* Objective *
Restate word for word the lines of the data below, from the first through the one that has "is behind it.".

* Records *
=======
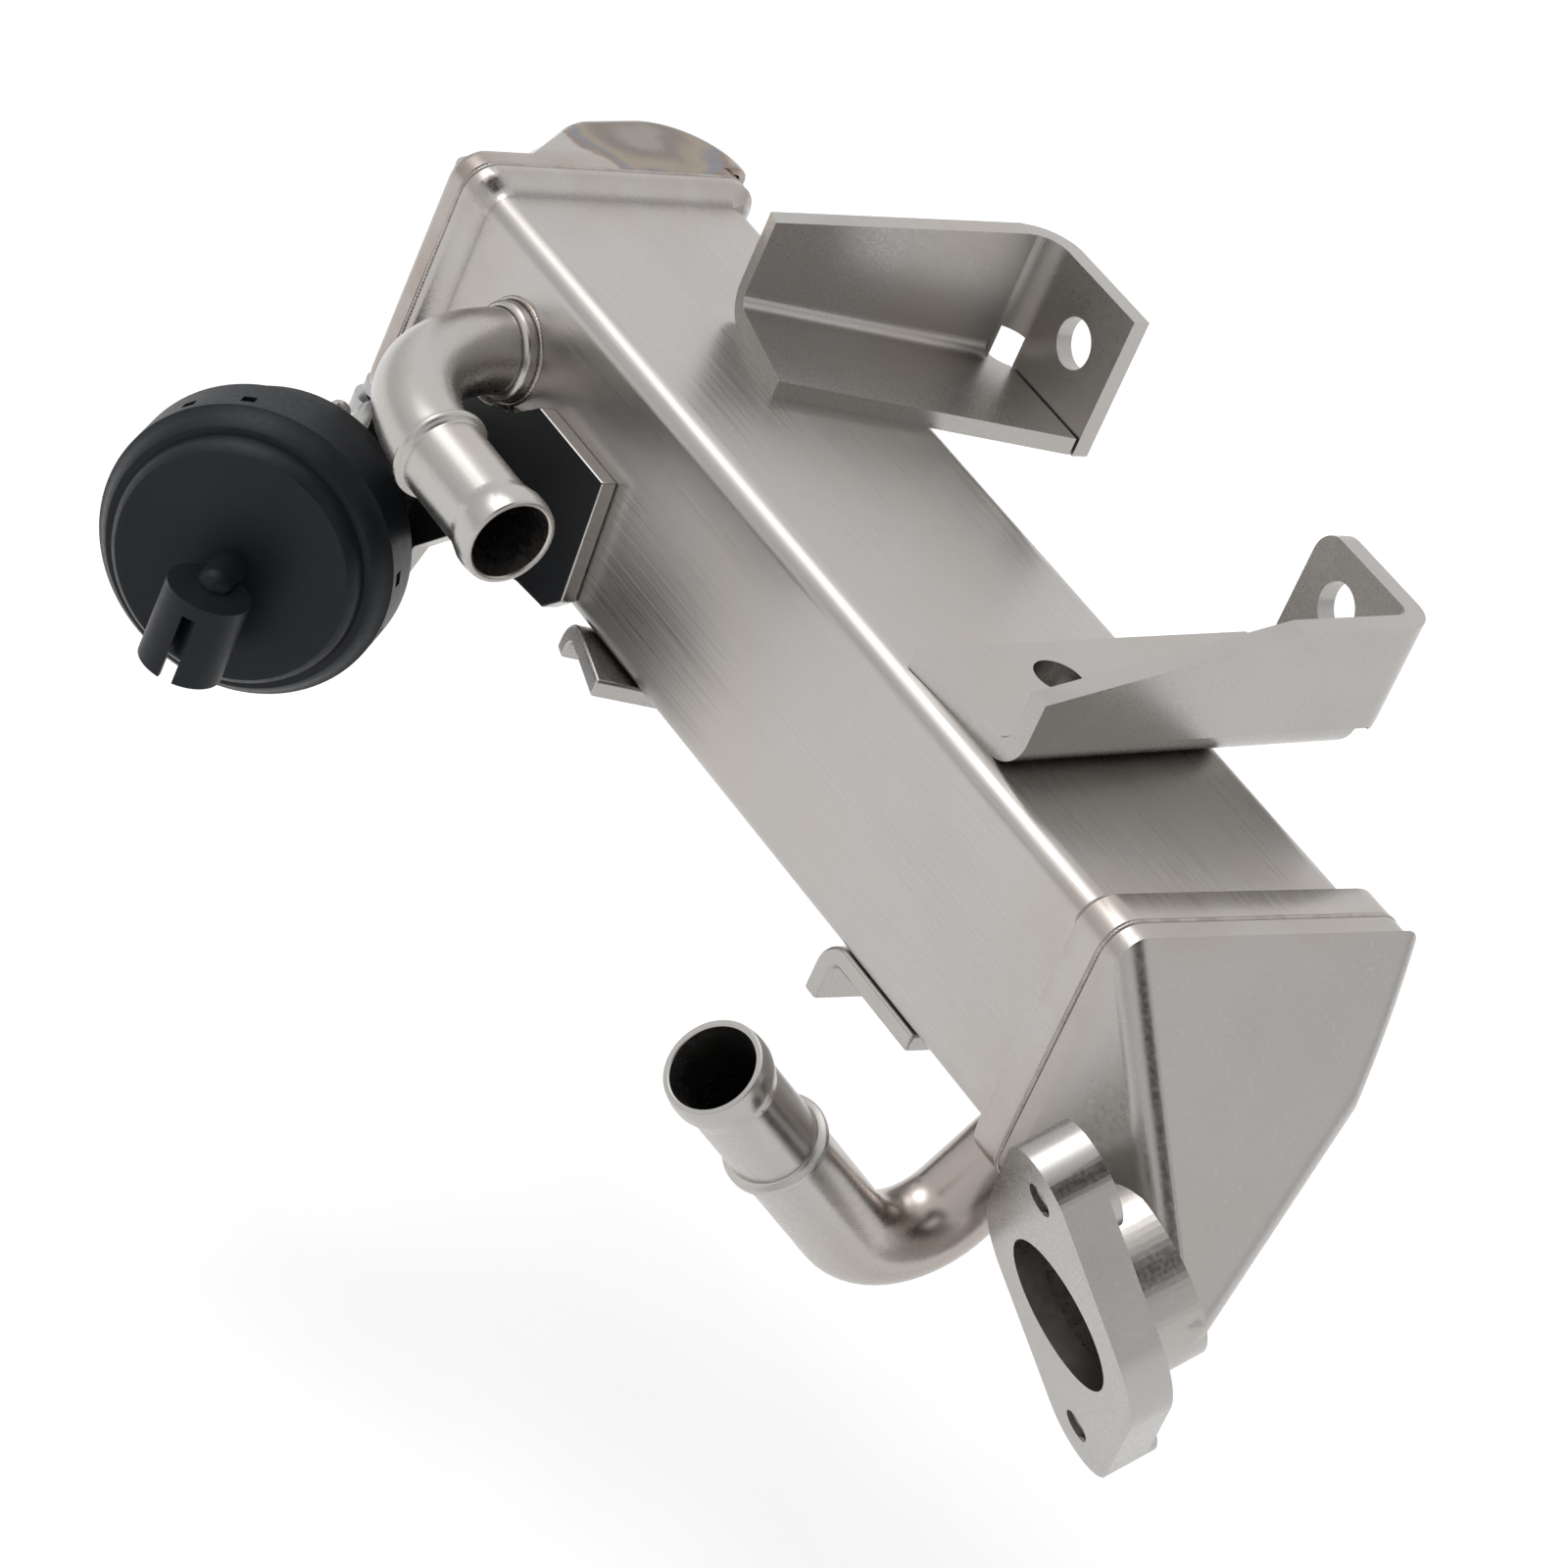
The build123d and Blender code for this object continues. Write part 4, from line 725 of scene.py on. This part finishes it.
def panel(behind, direction, inner, outer, brightness):
    """A round patch of the surround in front of what is behind it.

    It is full up to inner degrees off its direction and gone from outer degrees on.
    """
    dot = sky.nodes.new("ShaderNodeVectorMath")
    dot.operation = "DOT_PRODUCT"
    sky.links.new(sky_direction, dot.inputs[0])
    dot.inputs[1].default_value = Vector(direction).normalized()
    ramp = sky.nodes.new("ShaderNodeMapRange")
    ramp.interpolation_type = "SMOOTHSTEP"
    ramp.inputs["From Min"].default_value = math.cos(math.radians(outer))
    ramp.inputs["From Max"].default_value = math.cos(math.radians(inner))
    sky.links.new(dot.outputs["Value"], ramp.inputs["Value"])
    mix = sky.nodes.new("ShaderNodeMix")
    mix.data_type = "RGBA"
    sky.links.new(ramp.outputs["Result"], mix.inputs[0])
    if isinstance(behind, float):
        mix.inputs[6].default_value = (behind, behind, behind, 1)
    else:
        sky.links.new(behind, mix.inputs[6])
    mix.inputs[7].default_value = (brightness, brightness, brightness, 1)
    return mix.outputs[2]


horizon = 0.75
overhead = ((0, 0, 1), 50, 92, 1.0)
soft_panel = ((-0.63, 0.61, 0.48), 12, 38, 1.10)
bright_panel = ((-0.47, -0.27, 0.84), 9, 26, 2.6)
dark_flag = ((0.63, -0.20, 0.75), 10, 31, 0.04)
surround = horizon
for patch in (overhead, soft_panel, bright_panel, dark_flag):
    surround = panel(surround, *patch)
sky.links.new(surround, sky.nodes["Background"].inputs["Color"])

core_middle = Vector((-0.12, 0.0, 0.0))
lamp = bpy.data.lights.new("key", "AREA")
lamp.size = 0.7
lamp.energy = 5.0
key = bpy.data.objects.new("key", lamp)
bpy.context.scene.collection.objects.link(key)
key.location = (-1.06, -0.54, 1.70)
key.rotation_euler = (core_middle - key.location).to_track_quat("-Z", "Y").to_euler()


# Camera. It stands where the photograph was taken, with a long lens and a little roll.
# Its three directions were fitted to the core's edges.
camera_place = (0.70130, -0.80310, 0.66200)
camera_right = Vector((0.49074, 0.79133, 0.36465))
camera_down = Vector((0.60463, -0.00794, -0.79646))
camera_ahead = Vector((-0.62737, 0.61134, -0.48236))
lens = bpy.data.cameras.new("photo_camera")
lens.sensor_width = 36.0
lens.lens = 157.5
lens.clip_start = 0.05
lens.clip_end = 30.0
camera = bpy.data.objects.new("photo_camera", lens)
bpy.context.scene.collection.objects.link(camera)
turn = Matrix((camera_right, -camera_down, -camera_ahead)).transposed().to_4x4()
camera.matrix_world = Matrix.Translation(camera_place) @ turn
bpy.context.scene.camera = camera
bpy.context.scene.view_settings.view_transform = "Standard"
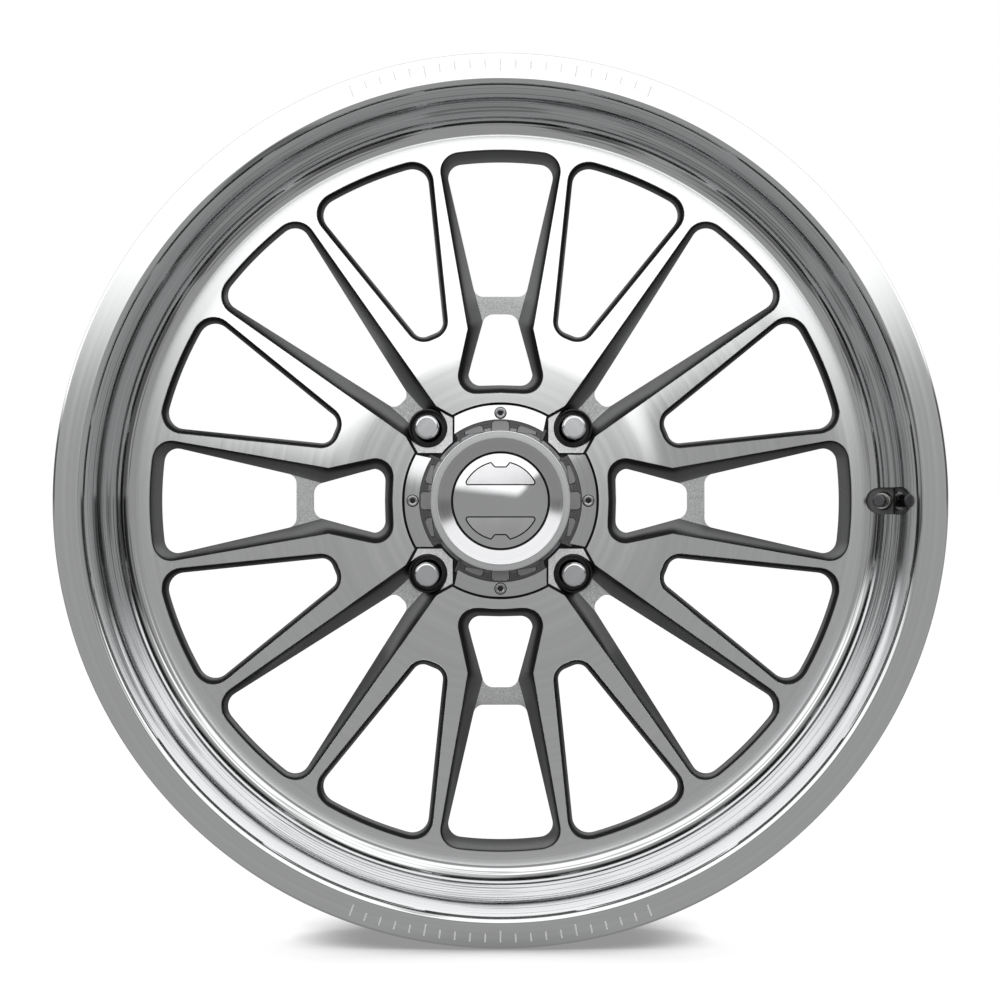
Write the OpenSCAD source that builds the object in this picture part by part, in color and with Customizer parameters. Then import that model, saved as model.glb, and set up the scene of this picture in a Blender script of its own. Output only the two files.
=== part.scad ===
// Forged racing wheel rim: a turned barrel, a spoked centre pressed and welded into it,
// a screwed-on hub cap, lug nuts on pressed-in seats, and a low clamp-in tyre valve.
// The axle lies along Y and the front faces -Y. The hub face lies in the plane y = 0.

/* [Barrel] */
// Diameter over the two flanges
rim_od = 645; // [643:0.5:647]
// Width from the front lip to the rear edge
rim_width = 203; // [201:0.5:205]
// How far the hub face lies in front of the rim's middle plane
hub_offset = 10; // [9:0.5:11]
// Diameter of the bead seats at the flanges
seat_d = 609.6; // [609.2:0.1:610]
// Inner diameter of the polished wall behind the lip
wall_d = 600; // [599:0.5:600.5]
// Outer diameter of the drop centre, where the tyre drops in for fitting
well_d = 573; // [572:0.5:574]
// Radius of the cove at the foot of the polished wall
cove_r = 12; // [11.5:0.1:12.5]

/* [Spoked centre] */
// Outer diameter of the centre, where it sits in the barrel
centre_d = 564; // [563:0.5:565]
// Height of the centre's outer ring above the hub face
ring_z = 5.5; // [5:0.1:6]
// Thickness of the hub
hub_t = 33.5; // [33:0.1:34]
// Depth of the blasted plates around the lug holes, below the hub's front
lug_plate_depth = 4; // [3.5:0.1:4.5]
// Depth of the blasted floor between each lug hole and its diagonal window
channel_depth = 9.5; // [9:0.1:10]
// Height of the bridges in the four wide windows above the hub face
bridge_z = 22; // [21:0.5:23]
// Diameter of the bore that centres the wheel on the hub
pilot_d = 132; // [131:0.1:132.4]
// Depth of that bore
pilot_depth = 7; // [5:0.5:8]

/* [Lug holes] */
// Diameter of the circle through the stud holes
stud_pcd = 156; // [155.5:0.1:156.5]
// Diameter of the stud holes
stud_hole_d = 13.5; // [13:0.1:14]
// Diameter of the pressed-in lug seats
seat_insert_d = 29; // [28.6:0.1:29.4]
// Diameter of the lug nuts
nut_d = 18.2; // [18:0.1:18.6]
// How far the lug nuts reach in front of the hub face
nut_top_z = 45.5; // [44:0.5:47]

/* [Hub cap] */
// Diameter of the cap's turned housing
cap_d = 103; // [102:0.5:104]
// How far the cap reaches in front of the hub face
cap_top_z = 69.5; // [68:0.5:71]
// Radius of the circle through the cap screws
cap_screw_r = 66.4; // [66:0.1:67]

/* [Valve] */
// Distance of the valve's seat from the axle
valve_r = 295; // [294.5:0.1:295.3]
// Lean of the valve towards the axle
valve_tilt = 25; // [24:0.5:26]
// Diameter of the valve hole
valve_hole_d = 11.5; // [11.4:0.1:11.6]

/* [Hidden] */
$fn = 128;
past = 1;                                   // how far a cut runs past the face it opens
corner_steps = 5;                           // straight steps in a window's rounded corner

front_z = rim_width / 2 - hub_offset;       // the front lip's plane
rear_z = front_z - rim_width;               // the rear edge
flange_r = rim_od / 2;
seat_r = seat_d / 2;
wall_r = wall_d / 2;
well_r = well_d / 2;
lip_round = 4.2;                            // rounded inner edge of the lip
edge_break = 2;
barrel_t = 5;                               // barrel thickness under the seats
centre_r = centre_d / 2;
centre_back_z = -8;                         // rear face of the centre's outer ring
ledge_z = ring_z + cove_r;                  // ledge between the cove and the wall
shoulder = 2;                               // step that stops the centre in the barrel
well_t = 6.5;

ring_in_r = 271.5;                          // where the spoke faces meet the outer ring
hub_flat_r = 109;                           // the hub's front is flat out to here
face_bend_r = 150;                          // radius of the bend from hub to spokes
pad_r = 104;                                // the hub face's outer edge
window_r = 267;                             // outer ends of the narrow windows
wide_window_r = 262;                        // outer ends of the four wide windows
lug_plate_z = hub_t - lug_plate_depth;
channel_z = hub_t - channel_depth;
lug_r = stud_pcd / 2;
stud_hole_r = stud_hole_d / 2;
insert_r = seat_insert_d / 2;
insert_z = 9;                               // floor of the pocket that holds a lug seat
cone_r = 9.9;                               // wide end of the 60 degree seat
cone_top_z = insert_z + (cone_r - stud_hole_r) / tan(30);

cap_floor_z = 24;                           // floor of the cap's recess in the hub
cap_bore_r = 50;
cap_r = cap_d / 2;
ear_r = 72.8;                               // outer edge of the cap base's four ears
ear_half = 35;                              // half the width of an ear
ear_in_r = 62.6;                            // inner edge of an ear's raised face
base_r = 56.1;                              // the cap base between its ears
base_gap = 1.3;                             // dark gap around the cap base
housing_gap = 0.3;
base_plate_t = 3;
base_top_z = cap_floor_z + base_plate_t;    // floor of the cap base, where the housing sits
spigot_r = 45.9;                            // the housing's spigot through the base
emblem_r = 35.4;
emblem_seat_z = cap_top_z - 10.5;
snap_groove_z = 22.2;
snap_t = 1.5;
screw_r = 2.5;
screw_head_r = 4.25;
screw_head_h = 5;
screw_recess_r = 5;
screw_recess_z = hub_t - 6;
screw_end_z = 14.5;

valve_seat_z = 8;                           // height of the seat's middle above the hub face
valve_web = 6;                              // wall that the valve clamps, along its axis
pocket_r = 10.3;
pocket_mid = 292.5;                         // distance of the pocket's middle from the axle
pocket_out_r = 302;                         // how far the pocket undercuts the wall
pocket_top_z = 26.3;
valve_hole_r = valve_hole_d / 2;
shank_r = 5;
neck_r = 3.85;
stem_bore_r = 2.65;
stem_top = 14;
pin_r = 0.6;

module on_axle() {
    rotate([90, 0, 0])
        children();
}

module on_valve() {
    on_axle()
        translate([valve_r, 0, valve_seat_z])
            rotate([0, -valve_tilt, 0])
                children();
}

module around(count, start = 0) {
    for (i = [0:count - 1])
        rotate([0, 0, start + i * 360 / count])
            children();
}

module tube(outer, inner, low, high) {
    translate([0, 0, low])
        difference() {
            cylinder(r = outer, h = high - low);
            translate([0, 0, -past])
                cylinder(r = inner, h = high - low + 2 * past);
        }
}

function unit(v) = v / norm(v);

// Points on an arc about mid, from angle a to angle b
function arc(mid, r, a, b, steps) =
    [for (i = [0:steps]) mid + r * [cos(a + (b - a) * i / steps), sin(a + (b - a) * i / steps)]];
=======
* The reply *
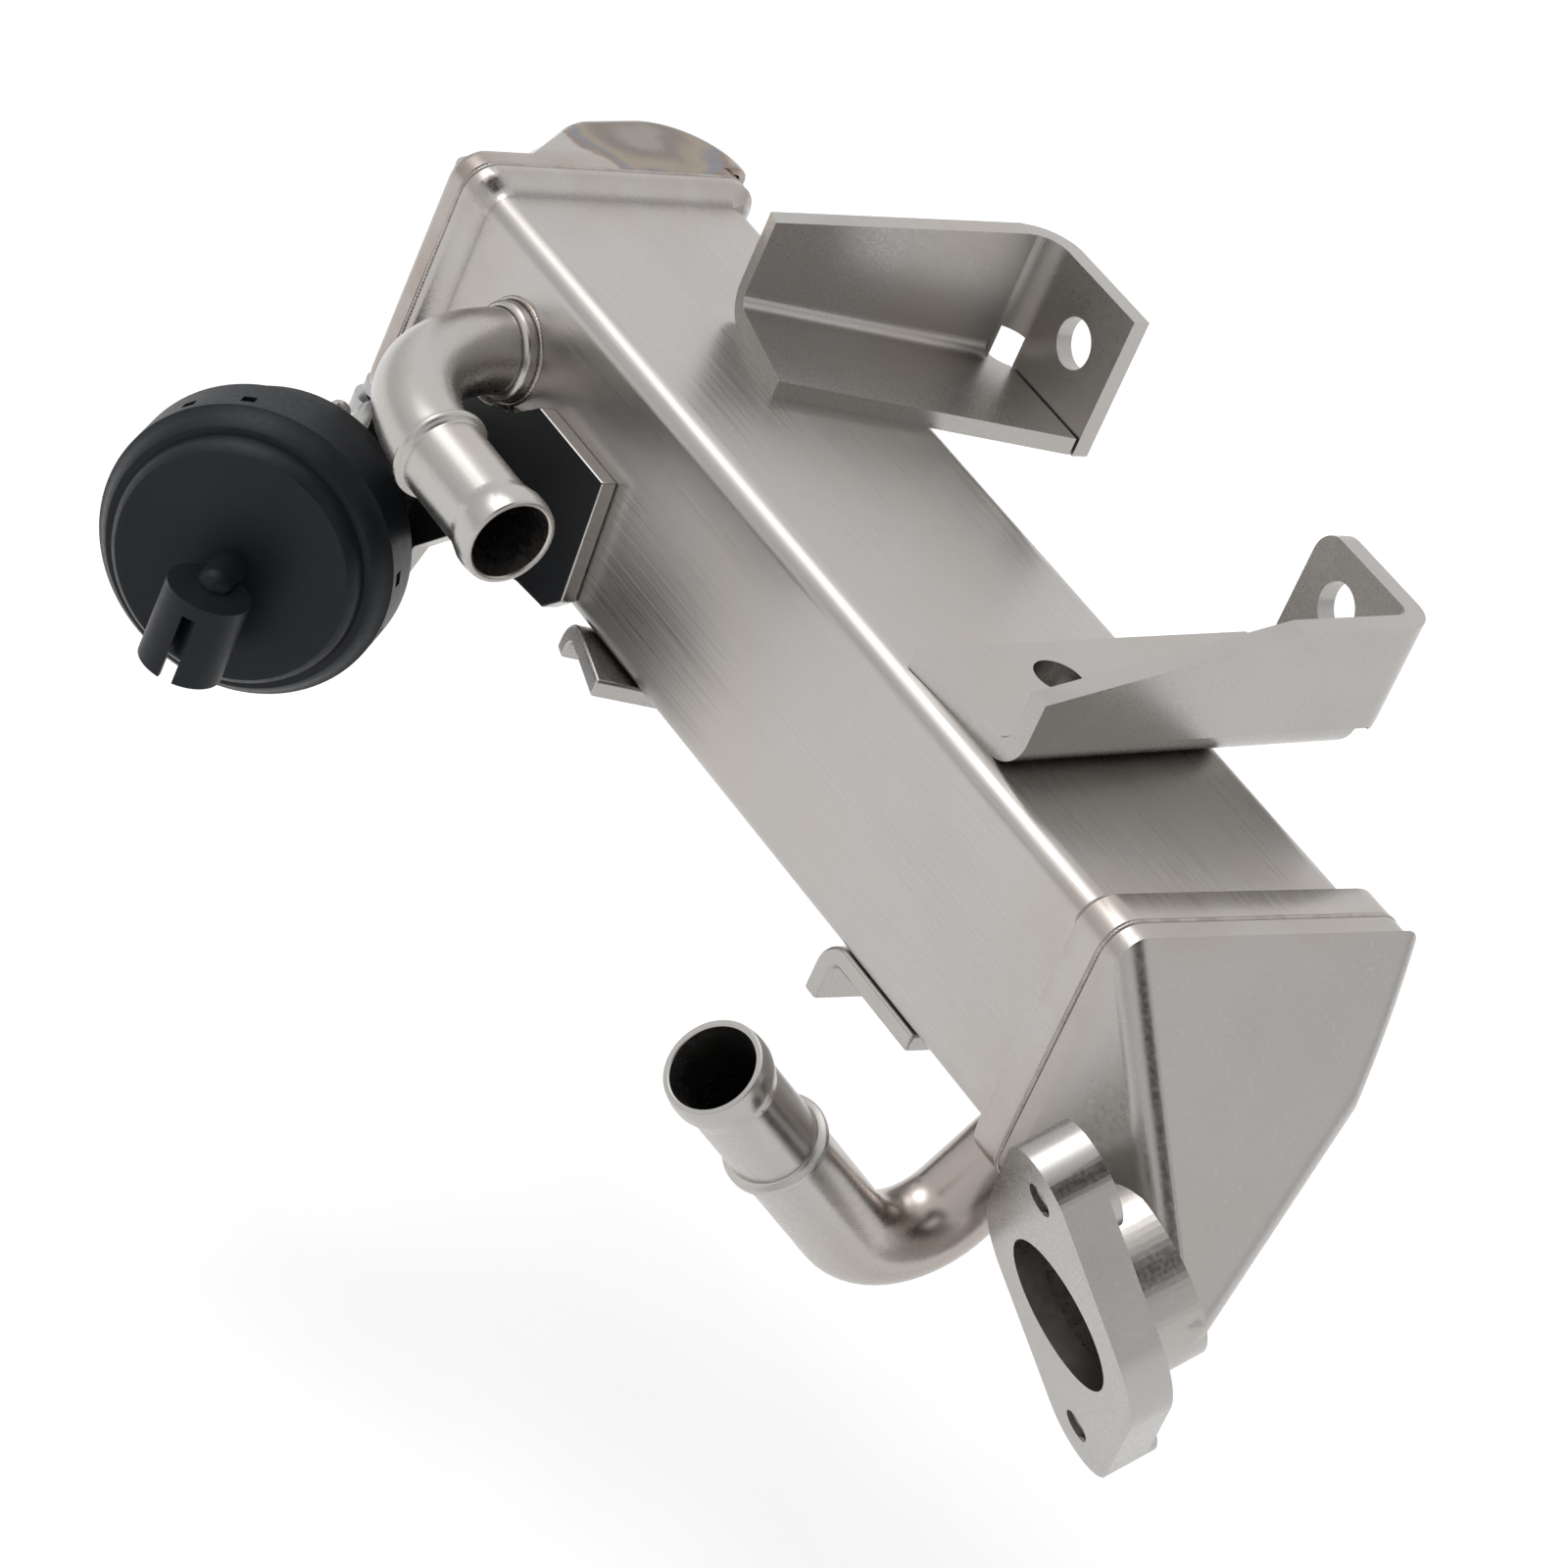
The build123d and Blender code for this object continues. Write part 4, from line 725 of scene.py on. This part finishes it.
def panel(behind, direction, inner, outer, brightness):
    """A round patch of the surround in front of what is behind it.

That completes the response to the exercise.